I Don't Want to Work With Them

Learning to play with others

“I won’t go on stage if THAT PERSON starts a scene.”

Improvisers who say this have their reasons. Some that I’ve heard:

  • They always steamroll my ideas.
  • They are too weird.
  • They don’t do anything.
  • They just aren’t good.

Want to know a secret? You might be the problem.

If you don’t make an effort to get to know your fellow improvisers as people, you are the problem.

If you don’t learn to work with your partners and understand their style as a performer, you are the problem.

If you refuse to work with others, you are a bad improviser and you’ll never get better. Go do stand up so you can get out of the way of people who want to create something with others. Improv isn’t for you.

And please don’t confuse this with someone who is physically inappropriate with you on stage. This isn’t about weird handsy person. Talk to that person, make them stop, and report that shit if they don’t. This is about you judging someone for their improv choices.

I’ve been there
I feel like this is the part of the blog post where I stroke your hair and let you know that everything is going to be OK. You’re not a bad person.

I was far too judgmental of other improvisers my first few years. One scene that still stands out left my poor partner on stage by himself for what felt like an eternity. No one walked out, me included, and then the scene got mercifully edited. We were all judging him, and let him fail. Our coach LIT US UP after that one, and deservingly so. Man, that was a bad feeling, but I’m sure my teammate felt worse.

Learning not to be a jerk is a part of growth and how to become a pro. It just takes time. This started clicking for me when I saw other improvisers work with the performers I perceived to be problems and them go on to have stellar scenes. Why couldn’t I do that? I was judging, that’s why! So I observed how others worked together, and put in the effort. I am never afraid to take that step out anymore. I might still eye-roll from time to time (I’m human), but I won’t leave you hanging.

I’ve also been that difficult person. When I first started doing long form I would essentially throw dynamite on the stage every single time I went out and made my fellow players clean up after me. That was a bad habit, but I honestly had no idea that I was doing it. A peer asked about my choices, and through that conversation, I came to my own conclusion to play a little more quiet and build a scene WITH my partner. That feels so much better.

Alright, alright, I get it! What can I do?
Our job as improvisers is to make our partners look great. Do not forget that. Go out there and try to make them look fantastic. This is your new goal. Instead of pre-judging them before they even get on stage, take a giant step out into the abyss and “yes, and” the holy living hell out of everything they do.
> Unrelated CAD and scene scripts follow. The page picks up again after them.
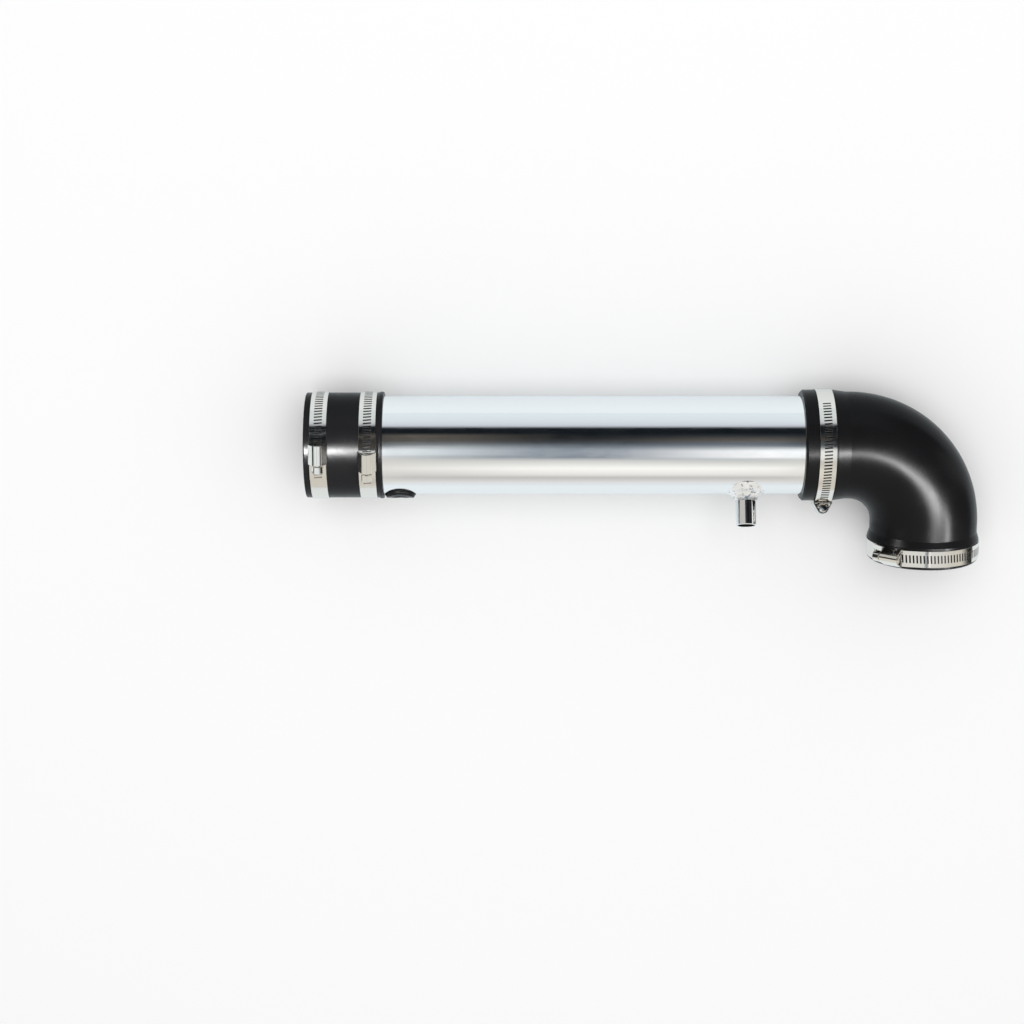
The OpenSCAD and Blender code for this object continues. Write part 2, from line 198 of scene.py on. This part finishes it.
# Materials. A noise's scale is its waves per metre, and a scale of three values is along X
# and across. Its detail is how far it is followed into finer waves.
SPOT_DETAIL = 2.0
GRAIN_DETAIL = 3.0
CLOUD_DETAIL = 4.0

ALUMINIUM = (0.93, 0.935, 0.94)
POLISH_GRAIN_SCALE = (30, 2600, 2600)
POLISH_GRAIN_ROUGHNESS = (0.02, 0.05)
POLISH_GRAIN_BUMP = 0.08
POLISH_GRAIN_DEPTH = 0.1 * MM
POLISH_CLOUD_SCALE = (60, 160, 160)
POLISH_CLOUD_ROUGHNESS = (0.04, 0.08)

METAL_BUMP = 0.1
METAL_DEPTH = 0.1 * MM

WELD_PIT_SCALE = 900.0
WELD_PIT_ROUGHNESS = (0.22, 0.40)
WELD_PIT_BUMP = 0.5
WELD_PIT_DEPTH = 0.3 * MM
WELD_SPOT_SCALE = 330.0
WELD_STOPS = [(0.36, (0.34, 0.38, 0.42)), (0.44, (0.98, 0.98, 0.98))]
WELD_METALLIC = 0.75

RUBBER_BLACK = (0.002, 0.002, 0.0022)
RUBBER_GLOSS = 0.075
RUBBER_EDGE = 0.4 * MM
RUBBER_CLOUD_SCALE = 60.0
PEBBLE_SCALE = 2200.0
PEBBLE_BUMP = 0.22
PEBBLE_DEPTH = 0.12 * MM


def new_material(name):
    """A material and its node tree, which is still empty."""
    material = bpy.data.materials.new(name)
    material.use_nodes = True
    material.node_tree.nodes.clear()
    return material, material.node_tree


def polished_aluminium():
    """Drawn and polished tube: cloudy gloss and a fine grain round it over a mirror."""
    material, tree = new_material("polished_aluminium")
    place = object_place(tree)
    grain = stretched_noise(tree, place, POLISH_GRAIN_SCALE, GRAIN_DETAIL)
    cloud = stretched_noise(tree, place, POLISH_CLOUD_SCALE, CLOUD_DETAIL)
    roughness = math_node(tree, "ADD", spread(tree, grain, *POLISH_GRAIN_ROUGHNESS),
                          spread(tree, cloud, *POLISH_CLOUD_ROUGHNESS))
    show(tree, add(tree, "ShaderNodeBsdfPrincipled", {
        "Base Color": with_alpha(ALUMINIUM),
        "Metallic": 1.0,
        "Roughness": roughness,
        "Normal": bump(tree, grain, POLISH_GRAIN_BUMP, POLISH_GRAIN_DEPTH),
    }))
    return material


def bright_metal(name, colour, roughness, cloud_scale, edge):
    """Bright metal with uneven gloss and softened edges."""
    material, tree = new_material(name)
    cloud = noise(tree, object_place(tree), cloud_scale, CLOUD_DETAIL)
    show(tree, add(tree, "ShaderNodeBsdfPrincipled", {
        "Base Color": with_alpha(colour),
        "Metallic": 1.0,
        "Roughness": spread(tree, cloud, *roughness),
        "Normal": bump(tree, cloud, METAL_BUMP, METAL_DEPTH, rounded(tree, edge)),
    }))
    return material


def weld_metal():
    """Weld bead: bright aluminium, pitted, with dark spots."""
    material, tree = new_material("weld_metal")
    place = object_place(tree)
    pits = noise(tree, place, WELD_PIT_SCALE, GRAIN_DETAIL)
    spots = noise(tree, place, WELD_SPOT_SCALE, SPOT_DETAIL)
    show(tree, add(tree, "ShaderNodeBsdfPrincipled", {
        "Base Color": ramp(tree, spots, WELD_STOPS),
        "Metallic": WELD_METALLIC,
        "Roughness": spread(tree, pits, *WELD_PIT_ROUGHNESS),
        "Normal": bump(tree, pits, WELD_PIT_BUMP, WELD_PIT_DEPTH),
    }))
    return material


def moulded_rubber(name, roughness):
    """Black satin rubber with a fine pebbled skin."""
    material, tree = new_material(name)
    place = object_place(tree)
    pebbles = noise(tree, place, PEBBLE_SCALE, SPOT_DETAIL)
    cloud = noise(tree, place, RUBBER_CLOUD_SCALE, CLOUD_DETAIL)
    show(tree, add(tree, "ShaderNodeBsdfPrincipled", {
        "Base Color": with_alpha(RUBBER_BLACK),
        "Specular IOR Level": RUBBER_GLOSS,
        "Roughness": spread(tree, cloud, *roughness),
        "Normal": bump(tree, pebbles, PEBBLE_BUMP, PEBBLE_DEPTH, rounded(tree, RUBBER_EDGE)),
    }))
    return material


MATERIALS = {
    "pipe": polished_aluminium(),
    "weld": weld_metal(),
    "nipple": bright_metal("nipple_metal", (0.90, 0.90, 0.90), roughness=(0.06, 0.12),
                           cloud_scale=400.0, edge=0.2 * MM),
    "grommet": moulded_rubber("grommet_rubber", roughness=(0.20, 0.28)),
    "hose": moulded_rubber("hose_rubber", roughness=(0.23, 0.29)),
    "clamp_band": bright_metal("band_steel", (0.83, 0.80, 0.75), roughness=(0.06, 0.14),
                               cloud_scale=300.0, edge=0.1 * MM),
    "clamp_housing": bright_metal("housing_steel", (0.86, 0.84, 0.79), roughness=(0.05, 0.12),
                                  cloud_scale=300.0, edge=0.2 * MM),
    "clamp_screw": bright_metal("screw_steel", (0.86, 0.84, 0.80), roughness=(0.06, 0.14),
                                cloud_scale=300.0, edge=0.2 * MM),
}
for entry in SUBPARTS:
    for slot in NODES[entry["node"]].material_slots:
        slot.material = MATERIALS[entry["material_slot"]]


# Pieces with finer forms than the solids they stand for. An edge sharper than the crease,
# in degrees, stays sharp.
CREASE = 35
BEAD_CREASE = 60

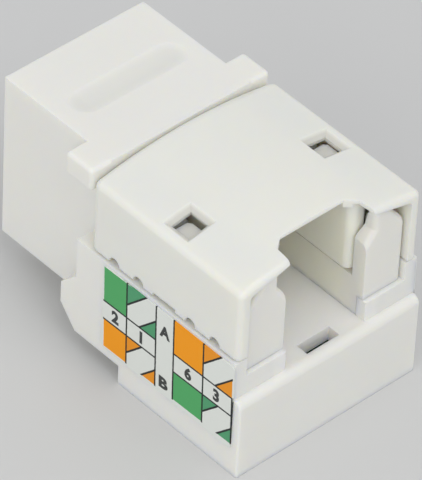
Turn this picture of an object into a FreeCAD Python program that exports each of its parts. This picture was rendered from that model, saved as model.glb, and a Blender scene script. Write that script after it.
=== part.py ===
"""Keystone jack with a top-loading terminal block and a press-on wire cap.

Millimetres.  +Z is up, +Y is the cable end, -Y is the plug end, +X is the side
whose label shows contacts 1, 2, 3 and 6.  The origin is under the middle of the
jack, in the plane that it stands on.
"""
import FreeCAD, Part
import math
import os

V = FreeCAD.Vector

# ---- driving dimensions (mm); ..._AT is measured back from the plug face, ..._BACK back
# ---- from the nose of the base, and ..._SETBACK forward from the rear face of the base
BLOCK_WIDTH = 14.5          # front block, the part that fills the panel opening
BLOCK_HEIGHT = 16.25
BLOCK_DEPTH = 12.9
BLOCK_RISE = 3.15           # underside of the front block above the standing plane
FLANGE_INSET = 0.22         # stop bar across the block's top, from the sides of the base
FLANGE_AT = 9.8
FLANGE_HEIGHT = 2.2
GROOVE_WIDTH = 11.6         # shallow catch groove in the block's top
GROOVE_AT = 4.9
GROOVE_LENGTH = 2.9
GROOVE_DEPTH = 0.2
GROOVE_OFF_MIDDLE = -0.2

PORT_WIDTH = 11.75          # plug opening
PORT_HEIGHT = 6.75
PORT_FLOOR_RISE = 3.2       # port floor above the block's underside
PORT_BACK_WALL = 1.0
KEY_WIDE = 6.1              # stepped slot for the plug's own latch
KEY_NARROW = 3.9
KEY_STEP = 1.6
KEY_TOP = 1.3

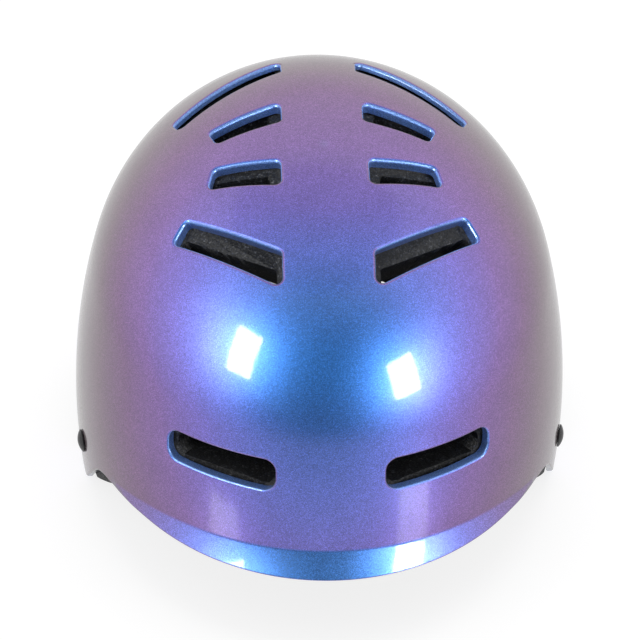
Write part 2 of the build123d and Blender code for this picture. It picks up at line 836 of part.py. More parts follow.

Be affected positively, avoid the argument, and play along so hard you are out of breath by the end of it! If they come out as an over-the-top fire breathing dragon out of the gate, give them a villager or a knight or a princess to play off.

If the scene goes down in flames (heh dragon, flames), take a big giant step out the next time and do it all over again. Then do it again. And then fucking again.

If the person is too pensive, give them something to work with. Tell them how you are feeling. Pull an object out and interact with it. Make an observation about them. Give them a name, a profession, or a want. Keep trying!

After the show, talk to them. Talk to them about their choices if you didn’t understand them. Not from a place of judgment, but a place of truly trying to understand how their brain works. If they seemed lost or confused, talk to them about your choices. Maybe, believe it or not, your choices were just as confusing to them as theirs were to you.

Just talk to them! If you do that, you’ll be better equipped the next time to play alongside them.

It isn’t just about improv
Anything you can do to get to know your fellow improvisers better is going to help you be more comfortable on stage and be in sync with each other’s moves. Your pre-show warmup doesn’t have to be a routine of exercises meant to get you all energized. Simply sitting around and talking about your week, or something you are looking forward to, will connect you more than counting out loud together.

If you can organize a social activity outside of your normal rehearsals, even better, but don’t spend the whole time talking about improv, or getting hammered. That is so crucial! We are humans full of unique experiences. Learn what people do for a living, where they come from, if they have siblings, or pets. What’s their favorite vacation spot, food, and thing to do outside of improv? Connect with them on a human level.

But also work with people who get you
With house teams or company created ensembles, you don’t always get to pick who you play with, and like I mentioned, that WILL challenge you and ultimately make you better. However, you should also form teams with people that you get along with perfectly. You get each other and playing doesn’t feel like work. You don’t have to try so hard to understand those people and can just have fun. Remember, this is supposed to be fun too and you have the power to work with whomever you want.

So there’s your goal. Stop being judgmental and start trying. OK, you don’t have to go do stand up now.